The current week does not have to be as successful for the EUR/USD as the previous one. Firstly we have the September jobs report tomorrow. The market tries to diminish its impact, but if the data is stronger then anticipated (survey shows 180k) and we get some upward revision (at least 50k), it is possible that the EUR/USD will experience a deeper correction. Another threat for the most traded currency is the data from Europe. In the previous months we received solid PMI reports. This time economists are also predicting a pretty good number with all readings (both German and French and both from manufacturing and services) above 50 mark. If that scenario falls short of expectations we can get an impulse for a correction (weaker data means more dovish tone from the ECB).

In the medium-term, however, the dollar should remain to be under pressure (at least till the end of the year) and at some point we can top the 1.40 level. The greenback will still be negatively affected by possible fiscal issues, and of course, extension of the QE. The most recent survey published by Bloomberg shows that economists estimate the tapering in March (a half year move from the recent projection which pointed September for the first QE reduction!). Market professionals also claim that we should expect only $25 billion asset purchase reduction till July (previously in mid 2014 the easing was supposed to be ended). The Federal Reserve will end the treasuries and MBS purchases in October 2014 according to the median estimate. If such a scenario gets more attention and the market tries to execute it, we should expect more dollar weakness and two-year-highs in the current quarter on the EUR/USD.

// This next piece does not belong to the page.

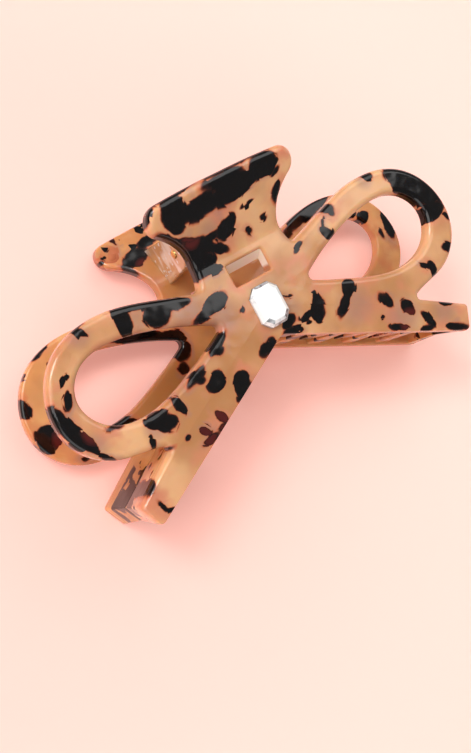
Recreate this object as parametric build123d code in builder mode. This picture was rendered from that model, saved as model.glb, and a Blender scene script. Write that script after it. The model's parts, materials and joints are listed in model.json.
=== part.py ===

Summarizing, the current week should push the EUR/USD for a correction. The dollar will have an opportunity to gain some value from the Tuesday's payrolls and on the other side of the trade, the euro may weaken even before Thursday's PMIs and Friday's German Ifo.

The zloty is fractionally weaker

The Polish currency was eager to waken on Friday but we finally it ended the week around 4.1650. Today, however, the bearish attempt was repeated and we moved toward 4.18 per the euro. This level should be maintained till the end of the day. Much more excitement we can experience tomorrow. At 10.00 CET we are having retail sales reading from Poland (the impact should be, as usually, limited) and the NFP reading in the afternoon. In case of solid NFP data, we can rise on the EUR/PLN toward 4.20.

Summarizing the incoming hours should be pretty calm for the zloty and the EUR/PLN should be traded in 4.17-4.19 range. A slight pick up regarding the volatility is expected tomorrow around the payrolls news.

Expected levels of PLN according to the EUR/USD rate:

Range EUR/USD 1.3550-1.3650 1.3650-1.3750 1.3450-1.3550
Range EUR/PLN 4.1600-4.2000 4.1600-4.2000 4.1600-4.2000
Range USD/PLN 3.0400-3.0800 3.0100-3.0500 3.0700-3.1100
Range CHF/PLN 3.3600-3.4000 3.3600-3.4000 3.3600-3.4000

Expected GBP/PLN levels according to the GBP/PLN rate:

Range GBP/USD 1.5950-1.6050 1.6050-1.6150 1.5850-1.5950
Range GBP/PLN 4.9100-4.9500 4/9300-4.9700 4.8900-4/9300

This commentary is not a recommendation within the meaning of Regulation of the Minister of Finance of 19 October 2005. It has been prepared for information purposes only and should not serve as a basis for making any investment decisions. Neither the author nor the publisher can be held liable for investment decisions made on the basis of information contained in this commentary. Copying or duplicating this report without the written permission from Cinkciarz.pl Sp. z o.o is prohibited.